Implementation and operations

  • Alignment of marketing and sales The best lead management results come from joint planning and shared metrics, ensuring that marketing commitments translate into sales outcomes and that feedback loops drive ongoing improvement.
  • Transparency and disclosure Prospective customers respond to clear expectations about how their information will be used. Transparent disclosures about data practices, consent, and contact preferences help sustain trust.
  • Data minimization and purpose limitation The prudent approach favors collecting data that is necessary to deliver value, storing it securely, and limiting use to stated purposes, with clear opt-out options.
  • Privacy-by-design practices Integrating privacy considerations into product and process design reduces risk and builds confidence among customers, partners, and regulators.
  • Training and governance Strong leadership, documented policies, and ongoing staff training increase compliance and ensure that lead handling reflects business values and legal obligations.

Controversies and debates

  • Personalization vs. privacy Critics of aggressive personalization argue that heavy data collection and profiling can erode consumer autonomy and invite misuse. Proponents of a market-based approach counter that transparent consent, clear purpose limitations, and opt-in controls can preserve personalization without compromising trust.
  • Regulation versus innovation The tension between a lighter-touch regulatory regime that favors experimentation and a tighter regime that seeks to curb data risk is central to policy debates. A common conservative position is that well-designed, technology-enabled privacy protections, coupled with voluntary industry standards and robust enforcement against bad actors, can harmonize innovation with consumer protection.
  • Algorithmic transparency and bias Some observers worry that opaque scoring algorithms may reproduce or amplify unfair outcomes. The countervailing view emphasizes competitive innovation and pragmatic disclosure: firms can publish general methodology, provide consumer access to their own data, and offer simple controls without mandating monolithic transparency that compromises competitive advantage.
  • Woke criticisms and market response Critics sometimes argue that current practices discriminate or chill certain behaviors. From a market-oriented perspective, advocates argue that competition and consent-driven models—where customers can choose providers and opt out of targeted practices—offer better protections than blanket restrictions. Market mechanisms, not mandates alone, are viewed as the primary route to responsible data use, while acknowledging that legitimate concerns about dignity, equality, and non-discrimination deserve careful attention.
  • Lead fraud and misrepresentation Debates exist about the integrity of lead sources and the risk of counterfeit inquiries. A market solution is to emphasize verification, quality standards, trust marks, and performance-based contracts that align incentives for honesty and measurable outcomes.

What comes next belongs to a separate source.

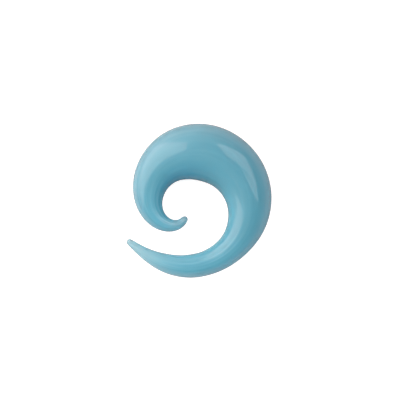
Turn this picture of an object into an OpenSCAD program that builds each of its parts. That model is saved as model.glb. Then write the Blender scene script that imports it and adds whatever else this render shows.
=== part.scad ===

Practical considerations for different contexts

  • For startups and small teams A lean lead management approach emphasizes clear ownership, simple data practices, and a focus on high-quality channels. Early investment in a scalable CRM and straightforward consent processes can yield high returns without overengineering.
  • For established firms A mature program benefits from formal governance, cross-functional dashboards, and disciplined data stewardship. With scale, the emphasis shifts toward interoperability, supplier management, and clear contract terms with vendors.
  • For consumer-facing services The emphasis is on respectful outreach, predictable cadence, and easy-to-understand preferences. A straightforward privacy policy and an accessible opt-out mechanism help maintain goodwill and long-term engagement.